INSTRUCTIONS FOR THE TASK:
From the line with "bb = glass.bounding_box()" to the line with "cad_parts[node].hide_render = cad_parts[node].hide_viewport", both lines included, set down exactly those lines, please, and no others.
+--
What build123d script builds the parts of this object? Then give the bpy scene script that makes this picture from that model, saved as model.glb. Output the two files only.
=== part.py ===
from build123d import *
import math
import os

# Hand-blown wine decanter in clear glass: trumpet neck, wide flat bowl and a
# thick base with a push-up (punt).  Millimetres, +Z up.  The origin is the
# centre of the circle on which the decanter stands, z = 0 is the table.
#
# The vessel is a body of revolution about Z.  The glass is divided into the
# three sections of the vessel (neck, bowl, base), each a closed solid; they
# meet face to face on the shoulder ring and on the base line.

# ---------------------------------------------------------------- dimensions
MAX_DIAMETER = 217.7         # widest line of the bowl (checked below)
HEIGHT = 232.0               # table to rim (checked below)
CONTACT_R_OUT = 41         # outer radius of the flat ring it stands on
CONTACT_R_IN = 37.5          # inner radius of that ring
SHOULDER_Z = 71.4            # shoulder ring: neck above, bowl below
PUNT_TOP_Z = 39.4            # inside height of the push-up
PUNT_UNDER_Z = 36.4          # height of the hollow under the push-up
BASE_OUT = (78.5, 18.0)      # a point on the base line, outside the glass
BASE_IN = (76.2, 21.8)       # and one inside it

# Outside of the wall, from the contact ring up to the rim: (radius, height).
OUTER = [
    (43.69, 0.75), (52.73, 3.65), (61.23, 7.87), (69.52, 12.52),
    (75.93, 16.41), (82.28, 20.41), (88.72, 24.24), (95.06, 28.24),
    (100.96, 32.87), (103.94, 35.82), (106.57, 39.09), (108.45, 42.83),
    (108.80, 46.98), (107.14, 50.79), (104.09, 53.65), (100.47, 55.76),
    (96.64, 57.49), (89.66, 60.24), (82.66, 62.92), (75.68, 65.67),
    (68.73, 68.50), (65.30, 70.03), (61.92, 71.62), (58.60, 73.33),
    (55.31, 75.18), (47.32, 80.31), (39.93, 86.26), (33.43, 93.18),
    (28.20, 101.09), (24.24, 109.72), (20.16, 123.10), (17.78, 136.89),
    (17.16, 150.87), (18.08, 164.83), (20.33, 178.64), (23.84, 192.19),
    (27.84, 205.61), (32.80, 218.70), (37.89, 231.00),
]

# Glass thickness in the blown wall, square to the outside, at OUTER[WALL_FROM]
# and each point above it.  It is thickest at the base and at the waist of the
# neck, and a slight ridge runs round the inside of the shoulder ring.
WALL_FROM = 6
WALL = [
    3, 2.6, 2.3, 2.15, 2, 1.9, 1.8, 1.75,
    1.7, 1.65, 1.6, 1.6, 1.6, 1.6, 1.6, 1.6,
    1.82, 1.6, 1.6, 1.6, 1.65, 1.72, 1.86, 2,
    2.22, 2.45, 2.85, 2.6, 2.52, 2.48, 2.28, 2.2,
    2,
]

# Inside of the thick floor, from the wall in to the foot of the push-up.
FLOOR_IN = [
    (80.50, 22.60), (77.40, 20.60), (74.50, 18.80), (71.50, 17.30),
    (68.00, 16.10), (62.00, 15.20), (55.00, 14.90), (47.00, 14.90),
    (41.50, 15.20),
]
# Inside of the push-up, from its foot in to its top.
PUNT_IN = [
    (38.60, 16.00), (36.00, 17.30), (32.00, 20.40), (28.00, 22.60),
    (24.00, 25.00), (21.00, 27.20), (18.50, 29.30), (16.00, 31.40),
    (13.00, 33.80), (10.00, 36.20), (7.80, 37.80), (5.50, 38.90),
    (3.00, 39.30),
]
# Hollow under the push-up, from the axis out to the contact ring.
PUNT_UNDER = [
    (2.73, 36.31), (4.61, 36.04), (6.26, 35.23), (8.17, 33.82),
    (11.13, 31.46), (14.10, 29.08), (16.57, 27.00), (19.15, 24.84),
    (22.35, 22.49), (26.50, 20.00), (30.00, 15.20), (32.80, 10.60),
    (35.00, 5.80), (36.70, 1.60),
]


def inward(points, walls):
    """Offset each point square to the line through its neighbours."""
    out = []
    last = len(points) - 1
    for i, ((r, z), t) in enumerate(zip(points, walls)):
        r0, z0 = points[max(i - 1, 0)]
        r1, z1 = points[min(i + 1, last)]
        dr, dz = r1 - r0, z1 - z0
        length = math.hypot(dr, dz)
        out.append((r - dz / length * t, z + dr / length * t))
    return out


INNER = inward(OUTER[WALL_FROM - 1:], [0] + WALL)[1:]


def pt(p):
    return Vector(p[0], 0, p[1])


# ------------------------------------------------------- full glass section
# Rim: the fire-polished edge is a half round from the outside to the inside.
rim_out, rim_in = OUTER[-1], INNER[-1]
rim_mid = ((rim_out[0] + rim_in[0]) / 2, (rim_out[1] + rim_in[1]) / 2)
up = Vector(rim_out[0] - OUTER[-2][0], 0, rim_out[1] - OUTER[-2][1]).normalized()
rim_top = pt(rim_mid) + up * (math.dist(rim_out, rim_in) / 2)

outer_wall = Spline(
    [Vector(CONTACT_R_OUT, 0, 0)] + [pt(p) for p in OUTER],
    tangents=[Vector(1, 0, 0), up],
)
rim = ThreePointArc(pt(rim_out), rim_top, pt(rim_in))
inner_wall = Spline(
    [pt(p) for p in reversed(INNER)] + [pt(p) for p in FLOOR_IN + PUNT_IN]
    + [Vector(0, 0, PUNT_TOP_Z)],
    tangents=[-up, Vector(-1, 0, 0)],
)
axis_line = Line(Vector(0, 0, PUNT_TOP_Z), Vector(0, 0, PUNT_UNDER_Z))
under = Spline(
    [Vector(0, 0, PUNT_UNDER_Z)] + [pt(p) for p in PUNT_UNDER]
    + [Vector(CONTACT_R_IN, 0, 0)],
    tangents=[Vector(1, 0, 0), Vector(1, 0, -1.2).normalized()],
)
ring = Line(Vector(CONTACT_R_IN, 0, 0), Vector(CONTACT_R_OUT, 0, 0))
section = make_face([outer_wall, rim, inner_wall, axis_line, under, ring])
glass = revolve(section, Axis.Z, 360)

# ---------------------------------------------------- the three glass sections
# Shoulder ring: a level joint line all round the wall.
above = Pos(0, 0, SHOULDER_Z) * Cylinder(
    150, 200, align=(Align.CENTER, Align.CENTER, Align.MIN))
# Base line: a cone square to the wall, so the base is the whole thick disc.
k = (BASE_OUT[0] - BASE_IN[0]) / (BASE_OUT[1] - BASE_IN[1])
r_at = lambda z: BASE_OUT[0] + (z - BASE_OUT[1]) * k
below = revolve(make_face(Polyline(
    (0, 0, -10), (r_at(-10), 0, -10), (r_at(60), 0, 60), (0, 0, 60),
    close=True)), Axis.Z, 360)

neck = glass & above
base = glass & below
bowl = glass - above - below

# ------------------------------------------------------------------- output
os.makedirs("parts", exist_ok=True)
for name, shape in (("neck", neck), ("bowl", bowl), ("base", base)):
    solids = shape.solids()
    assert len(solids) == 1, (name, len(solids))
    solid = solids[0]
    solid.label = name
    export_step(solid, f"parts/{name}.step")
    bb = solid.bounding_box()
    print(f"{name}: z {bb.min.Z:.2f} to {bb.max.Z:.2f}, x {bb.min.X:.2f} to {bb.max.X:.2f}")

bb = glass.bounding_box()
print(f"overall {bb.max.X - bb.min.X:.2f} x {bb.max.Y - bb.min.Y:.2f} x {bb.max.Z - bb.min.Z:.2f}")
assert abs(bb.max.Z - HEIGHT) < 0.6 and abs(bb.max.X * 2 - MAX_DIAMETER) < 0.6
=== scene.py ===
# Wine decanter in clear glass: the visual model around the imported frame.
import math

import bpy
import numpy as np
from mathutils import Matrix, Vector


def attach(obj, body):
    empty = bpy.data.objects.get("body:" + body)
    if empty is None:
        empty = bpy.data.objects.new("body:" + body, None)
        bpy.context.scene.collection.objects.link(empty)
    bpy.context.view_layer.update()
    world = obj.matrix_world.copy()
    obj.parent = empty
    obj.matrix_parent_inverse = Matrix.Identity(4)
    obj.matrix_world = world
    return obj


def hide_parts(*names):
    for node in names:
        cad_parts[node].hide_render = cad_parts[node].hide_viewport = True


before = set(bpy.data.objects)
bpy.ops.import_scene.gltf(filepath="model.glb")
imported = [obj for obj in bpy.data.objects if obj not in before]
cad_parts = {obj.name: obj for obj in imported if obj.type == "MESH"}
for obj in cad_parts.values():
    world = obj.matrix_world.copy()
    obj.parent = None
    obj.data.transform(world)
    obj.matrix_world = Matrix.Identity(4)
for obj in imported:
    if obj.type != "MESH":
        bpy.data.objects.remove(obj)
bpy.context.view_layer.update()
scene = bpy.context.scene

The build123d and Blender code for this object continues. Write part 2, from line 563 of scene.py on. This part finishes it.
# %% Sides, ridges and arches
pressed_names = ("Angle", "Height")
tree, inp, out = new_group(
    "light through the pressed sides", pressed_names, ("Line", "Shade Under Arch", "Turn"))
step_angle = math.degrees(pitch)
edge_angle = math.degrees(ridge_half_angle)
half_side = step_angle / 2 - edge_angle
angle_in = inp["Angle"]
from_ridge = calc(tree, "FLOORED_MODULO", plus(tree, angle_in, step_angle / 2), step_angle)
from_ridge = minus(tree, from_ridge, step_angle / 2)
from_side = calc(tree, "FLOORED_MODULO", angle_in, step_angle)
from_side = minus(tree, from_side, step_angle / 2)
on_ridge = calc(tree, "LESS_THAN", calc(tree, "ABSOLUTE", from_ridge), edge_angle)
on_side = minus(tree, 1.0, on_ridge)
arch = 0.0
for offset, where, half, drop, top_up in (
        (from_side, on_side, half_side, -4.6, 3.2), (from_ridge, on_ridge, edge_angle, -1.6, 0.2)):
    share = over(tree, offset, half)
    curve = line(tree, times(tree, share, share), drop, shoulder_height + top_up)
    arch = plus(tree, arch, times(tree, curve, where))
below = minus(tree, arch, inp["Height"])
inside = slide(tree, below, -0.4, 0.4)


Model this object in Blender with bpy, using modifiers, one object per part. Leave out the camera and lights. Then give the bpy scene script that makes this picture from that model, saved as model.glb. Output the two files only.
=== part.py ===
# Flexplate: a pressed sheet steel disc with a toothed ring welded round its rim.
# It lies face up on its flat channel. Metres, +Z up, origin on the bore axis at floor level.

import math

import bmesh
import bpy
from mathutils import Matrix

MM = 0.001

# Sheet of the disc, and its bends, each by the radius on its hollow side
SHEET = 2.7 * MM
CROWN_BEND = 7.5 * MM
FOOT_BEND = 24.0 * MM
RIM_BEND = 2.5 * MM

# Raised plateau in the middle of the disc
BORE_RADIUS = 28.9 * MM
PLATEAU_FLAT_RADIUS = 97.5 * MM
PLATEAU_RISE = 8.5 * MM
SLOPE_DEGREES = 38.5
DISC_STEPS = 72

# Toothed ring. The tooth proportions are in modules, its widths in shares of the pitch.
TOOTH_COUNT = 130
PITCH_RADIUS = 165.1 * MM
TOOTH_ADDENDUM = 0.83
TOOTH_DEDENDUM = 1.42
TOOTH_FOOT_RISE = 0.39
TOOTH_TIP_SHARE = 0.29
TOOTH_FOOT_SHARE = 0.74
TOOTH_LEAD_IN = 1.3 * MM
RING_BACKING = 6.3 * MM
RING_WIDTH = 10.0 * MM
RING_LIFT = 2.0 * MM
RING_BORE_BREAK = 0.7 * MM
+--
ANSWER FOR THE TASK:
bb = glass.bounding_box()
print(f"overall {bb.max.X - bb.min.X:.2f} x {bb.max.Y - bb.min.Y:.2f} x {bb.max.Z - bb.min.Z:.2f}")
assert abs(bb.max.Z - HEIGHT) < 0.6 and abs(bb.max.X * 2 - MAX_DIAMETER) < 0.6
=== scene.py ===
# Wine decanter in clear glass: the visual model around the imported frame.
import math

import bpy
import numpy as np
from mathutils import Matrix, Vector


def attach(obj, body):
    empty = bpy.data.objects.get("body:" + body)
    if empty is None:
        empty = bpy.data.objects.new("body:" + body, None)
        bpy.context.scene.collection.objects.link(empty)
    bpy.context.view_layer.update()
    world = obj.matrix_world.copy()
    obj.parent = empty
    obj.matrix_parent_inverse = Matrix.Identity(4)
    obj.matrix_world = world
    return obj


def hide_parts(*names):
    for node in names:
        cad_parts[node].hide_render = cad_parts[node].hide_viewport = True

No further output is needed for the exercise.